Como se chegou a esta situação? O resumo
é simples: privatizou-se uma empresa estratégica para o país, dando a uns
poucos os lucros que deveriam ser de todos; externalizou-se parte da operação
recorrendo-se ao outsourcing para as atividades que anteriormente eram
desempenhadas pelos trabalhadores do quadro de pessoal, esperando que a selva
do mercado trouxesse a desregulação laboral que ansiavam - o que aconteceu com
os motoristas de matérias perigosas; os motoristas passaram de trabalhadores a
empreendedores, incentivados a criarem a sua própria empresa - ou contratados
por outros nessa situação - perdendo direitos pelo caminho. Ao longo deste
processo os lucros aumentaram, a riqueza ficou ainda mais concentrada nos
acionistas, e os salários caíram. É motivo para indignação? Claro que é.
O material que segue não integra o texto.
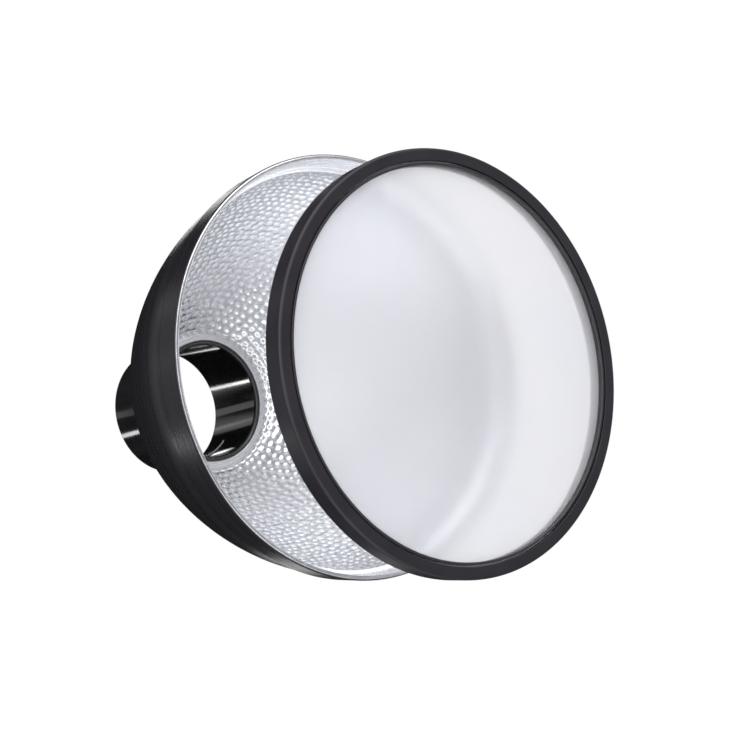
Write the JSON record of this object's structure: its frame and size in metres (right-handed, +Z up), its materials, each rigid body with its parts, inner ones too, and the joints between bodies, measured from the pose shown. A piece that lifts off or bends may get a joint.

Esta introdução explica o contexto que
nos trouxe às lutas de hoje. Para quem achava que esta história era apenas
entre interesses privados, fica claro como o poder público está na sua origem e
dela nunca esteve desligado.
Isso ficou bem claro neste processo. O
Governo dizia querer fazer a arbitragem do conflito, mas não mostrou
distanciamento para ser um bom árbitro. O primeiro-ministro disse que o Governo
se preparou para a greve, mas em nenhum momento isso passou por questionar a
atuação das empresas.
Não deveria a Autoridade para as
Condições do Trabalho (ACT) ter investigado e punido as empresas pelas abusivas
jornadas de trabalho, excessos de horas extraordinárias e pela manifesta
desadequação dos seus quadros de pessoal? Não deveria a Autoridade Tributária
ter investigado a contabilidade criativa que soma complementos ao salário para
subtrair aos impostos devidos ao Estado? E não deveria a Segurança Social ter
investigado essa mesma folha salarial que retira valor às pensões futuras dos
motoristas? Dever, deviam todos, mas não fizeram. Por outro lado, a preparação
do Governo terá sido a da folha excel dos serviços mínimos e do parecer
jurídico da requisição civil. São precisas mais provas para concluirmos do
lado que o Governo está?
Até a jornada de trabalho de oito horas,
cuja luta já leva dois séculos e é um dos pilares da cultura de esquerda, foi
negada pelo ministro do Ambiente. Disse ele que “ninguém pode ser obrigado a
trabalhar para além do horário de trabalho, mas não digam que o horário de
trabalho é de oito horas por dia, porque pode ser de 60 horas”. A bússola
política entrou em desnorte e só isso explica que um Governo que se diz de
esquerda tenha criado um precedente grave de abuso da lei do trabalho e de limitação
do direito à greve.
Tudo isto salta à vista e, para o ver, não precisamos de concordar com a
convocatória da greve, basta algum bom senso e sentido de justiça. A exigência
do tempo é de mais diálogo e menos arrogância, de mais negociação e menos provocação.
E não está tudo na mesma, até porque os benefícios das lutas já se começam a
conhecer. Apesar de ainda não serem públicos os detalhes, será inegável que o
acordo alcançado pela Fectrans resulta do atual contexto e tem nele a sua
marca. Que os avanços sejam para todos, será o mínimo que se exige. Que a
mediação agora pedida seja imparcial é outra condição essencial.